Task inputs:
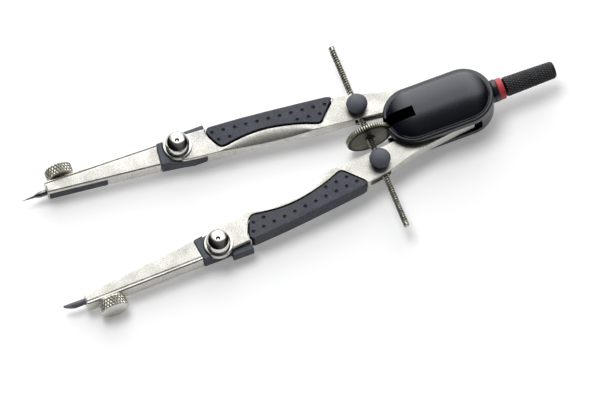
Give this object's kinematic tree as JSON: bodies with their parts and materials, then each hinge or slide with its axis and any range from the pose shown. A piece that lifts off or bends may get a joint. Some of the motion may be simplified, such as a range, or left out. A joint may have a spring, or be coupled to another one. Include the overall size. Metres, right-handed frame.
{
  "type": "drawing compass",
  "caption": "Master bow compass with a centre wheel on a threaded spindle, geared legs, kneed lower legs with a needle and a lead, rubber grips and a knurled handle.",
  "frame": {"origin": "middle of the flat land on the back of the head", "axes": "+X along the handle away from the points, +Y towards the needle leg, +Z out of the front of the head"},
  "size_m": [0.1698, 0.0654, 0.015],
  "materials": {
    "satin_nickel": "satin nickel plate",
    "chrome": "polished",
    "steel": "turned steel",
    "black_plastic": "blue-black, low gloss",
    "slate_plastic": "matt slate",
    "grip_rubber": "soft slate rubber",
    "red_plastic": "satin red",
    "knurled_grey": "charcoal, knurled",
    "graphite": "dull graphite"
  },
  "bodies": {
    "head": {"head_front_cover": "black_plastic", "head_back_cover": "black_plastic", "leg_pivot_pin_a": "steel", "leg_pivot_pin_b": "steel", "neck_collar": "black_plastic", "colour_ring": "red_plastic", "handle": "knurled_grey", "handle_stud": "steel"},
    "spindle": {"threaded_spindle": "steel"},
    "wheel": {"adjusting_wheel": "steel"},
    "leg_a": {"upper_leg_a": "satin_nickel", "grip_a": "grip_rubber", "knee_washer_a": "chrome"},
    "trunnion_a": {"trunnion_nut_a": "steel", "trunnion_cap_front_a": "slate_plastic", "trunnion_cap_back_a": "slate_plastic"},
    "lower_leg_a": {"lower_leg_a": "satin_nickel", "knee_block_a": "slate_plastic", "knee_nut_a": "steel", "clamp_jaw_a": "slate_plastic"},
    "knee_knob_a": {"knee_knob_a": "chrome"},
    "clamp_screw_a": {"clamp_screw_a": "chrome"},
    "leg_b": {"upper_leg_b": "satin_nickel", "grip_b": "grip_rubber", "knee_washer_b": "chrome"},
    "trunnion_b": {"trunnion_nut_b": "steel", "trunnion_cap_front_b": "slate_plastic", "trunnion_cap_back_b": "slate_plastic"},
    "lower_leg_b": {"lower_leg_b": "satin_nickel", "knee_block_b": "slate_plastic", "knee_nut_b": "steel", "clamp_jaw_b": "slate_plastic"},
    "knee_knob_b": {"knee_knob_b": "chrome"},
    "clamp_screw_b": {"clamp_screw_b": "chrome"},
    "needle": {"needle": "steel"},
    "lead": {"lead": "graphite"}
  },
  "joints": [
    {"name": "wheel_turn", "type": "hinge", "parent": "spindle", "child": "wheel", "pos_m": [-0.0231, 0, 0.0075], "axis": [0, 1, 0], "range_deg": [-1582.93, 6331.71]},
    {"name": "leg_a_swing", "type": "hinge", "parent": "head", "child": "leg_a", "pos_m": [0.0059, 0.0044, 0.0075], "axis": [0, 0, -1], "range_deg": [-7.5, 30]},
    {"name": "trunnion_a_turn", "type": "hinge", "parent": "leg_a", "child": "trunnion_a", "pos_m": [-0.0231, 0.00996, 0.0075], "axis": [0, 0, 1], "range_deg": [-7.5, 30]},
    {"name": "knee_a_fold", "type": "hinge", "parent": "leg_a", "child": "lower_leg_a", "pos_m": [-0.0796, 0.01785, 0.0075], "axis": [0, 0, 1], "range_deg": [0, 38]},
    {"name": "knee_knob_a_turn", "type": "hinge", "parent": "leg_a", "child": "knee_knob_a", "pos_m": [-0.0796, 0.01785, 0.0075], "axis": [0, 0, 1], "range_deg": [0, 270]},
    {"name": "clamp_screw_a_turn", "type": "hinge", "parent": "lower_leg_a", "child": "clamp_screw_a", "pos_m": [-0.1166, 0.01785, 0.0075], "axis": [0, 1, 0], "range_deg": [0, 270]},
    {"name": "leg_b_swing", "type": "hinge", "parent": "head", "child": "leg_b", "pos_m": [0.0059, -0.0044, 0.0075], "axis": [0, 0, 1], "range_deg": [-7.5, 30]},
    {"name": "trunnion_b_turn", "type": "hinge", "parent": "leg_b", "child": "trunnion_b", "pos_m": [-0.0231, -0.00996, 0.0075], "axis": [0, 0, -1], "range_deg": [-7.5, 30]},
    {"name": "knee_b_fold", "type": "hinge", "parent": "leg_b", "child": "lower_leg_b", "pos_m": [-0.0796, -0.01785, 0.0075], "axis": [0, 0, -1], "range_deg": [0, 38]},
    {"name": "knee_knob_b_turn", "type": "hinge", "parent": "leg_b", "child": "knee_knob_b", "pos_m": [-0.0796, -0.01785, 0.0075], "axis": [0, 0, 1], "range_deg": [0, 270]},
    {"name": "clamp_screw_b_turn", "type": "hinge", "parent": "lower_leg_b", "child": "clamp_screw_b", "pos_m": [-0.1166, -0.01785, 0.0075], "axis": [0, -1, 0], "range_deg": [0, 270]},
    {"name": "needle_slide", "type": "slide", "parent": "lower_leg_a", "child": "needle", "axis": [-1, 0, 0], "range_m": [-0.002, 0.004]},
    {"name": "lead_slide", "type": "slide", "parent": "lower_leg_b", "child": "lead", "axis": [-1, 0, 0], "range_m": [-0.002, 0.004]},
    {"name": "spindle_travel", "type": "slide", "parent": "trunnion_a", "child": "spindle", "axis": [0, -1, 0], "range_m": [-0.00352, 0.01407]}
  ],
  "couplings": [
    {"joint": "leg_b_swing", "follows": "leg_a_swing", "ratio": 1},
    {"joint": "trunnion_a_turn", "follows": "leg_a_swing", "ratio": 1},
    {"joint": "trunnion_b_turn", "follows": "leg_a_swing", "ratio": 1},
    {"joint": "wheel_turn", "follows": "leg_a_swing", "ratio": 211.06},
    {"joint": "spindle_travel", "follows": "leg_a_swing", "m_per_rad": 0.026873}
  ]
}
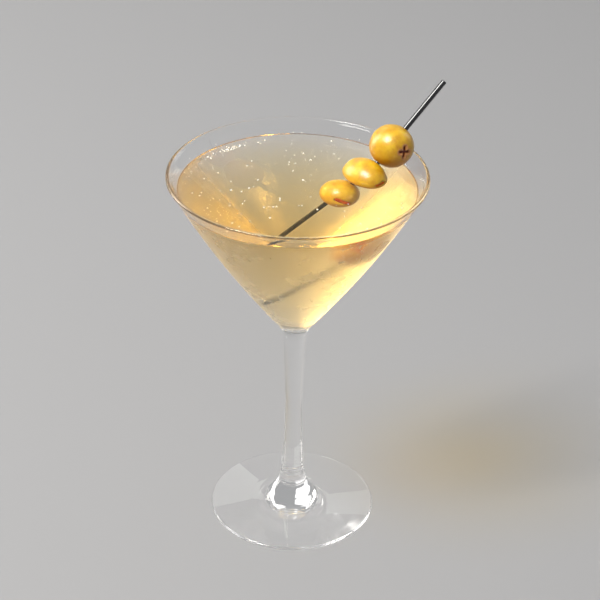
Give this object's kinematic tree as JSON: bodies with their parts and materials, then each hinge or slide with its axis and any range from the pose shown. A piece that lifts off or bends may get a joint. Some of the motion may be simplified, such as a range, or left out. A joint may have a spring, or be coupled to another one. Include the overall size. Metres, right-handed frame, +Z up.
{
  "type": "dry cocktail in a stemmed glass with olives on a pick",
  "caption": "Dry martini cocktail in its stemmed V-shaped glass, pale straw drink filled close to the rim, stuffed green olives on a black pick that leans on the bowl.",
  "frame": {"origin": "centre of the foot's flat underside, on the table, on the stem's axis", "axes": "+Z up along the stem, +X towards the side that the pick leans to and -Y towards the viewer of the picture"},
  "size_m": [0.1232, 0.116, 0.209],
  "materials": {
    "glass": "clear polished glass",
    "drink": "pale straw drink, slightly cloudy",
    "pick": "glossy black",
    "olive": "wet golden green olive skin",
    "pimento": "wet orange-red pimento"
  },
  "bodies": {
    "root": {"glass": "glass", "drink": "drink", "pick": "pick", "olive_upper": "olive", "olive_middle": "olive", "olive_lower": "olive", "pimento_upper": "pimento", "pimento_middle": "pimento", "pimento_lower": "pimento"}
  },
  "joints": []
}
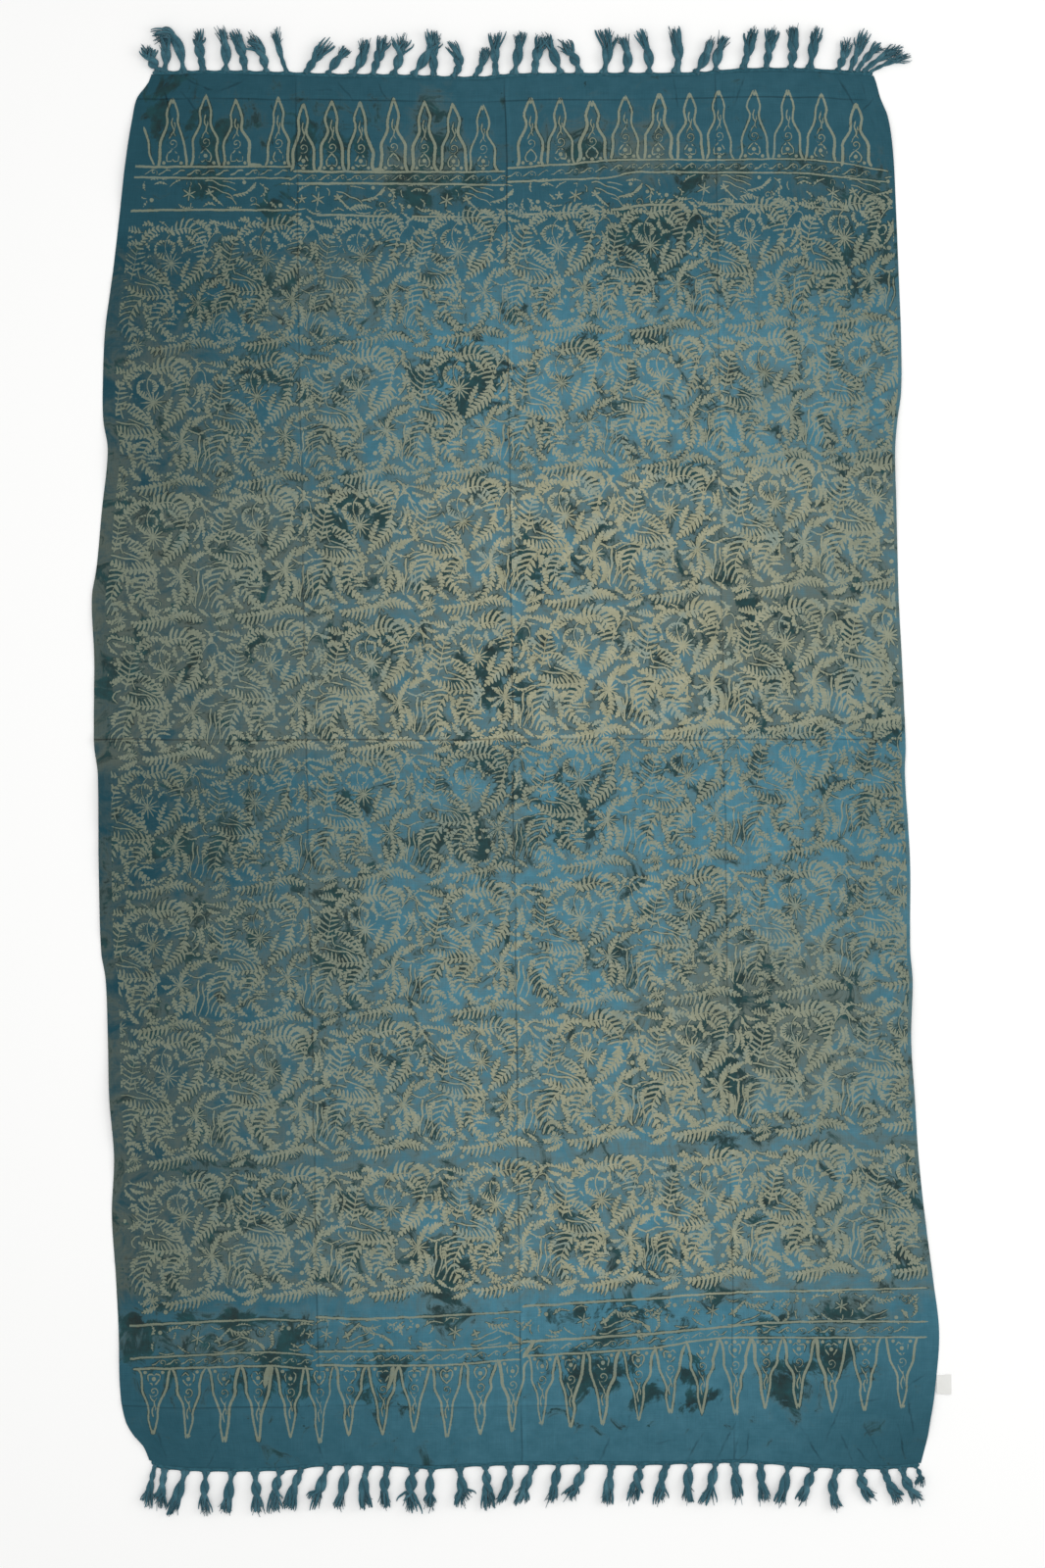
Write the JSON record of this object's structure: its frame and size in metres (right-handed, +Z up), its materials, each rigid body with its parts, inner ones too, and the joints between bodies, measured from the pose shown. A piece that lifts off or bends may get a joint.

Prompt: Reproduce every line from the entries that holds the word "joints".

Final result:
  "joints": [
  "joints": []
Write the JSON record of this object's structure: its frame and size in metres (right-handed, +Z up), its materials, each rigid body with its parts, inner ones too, and the joints between bodies, measured from the pose shown. A piece that lifts off or bends may get a joint.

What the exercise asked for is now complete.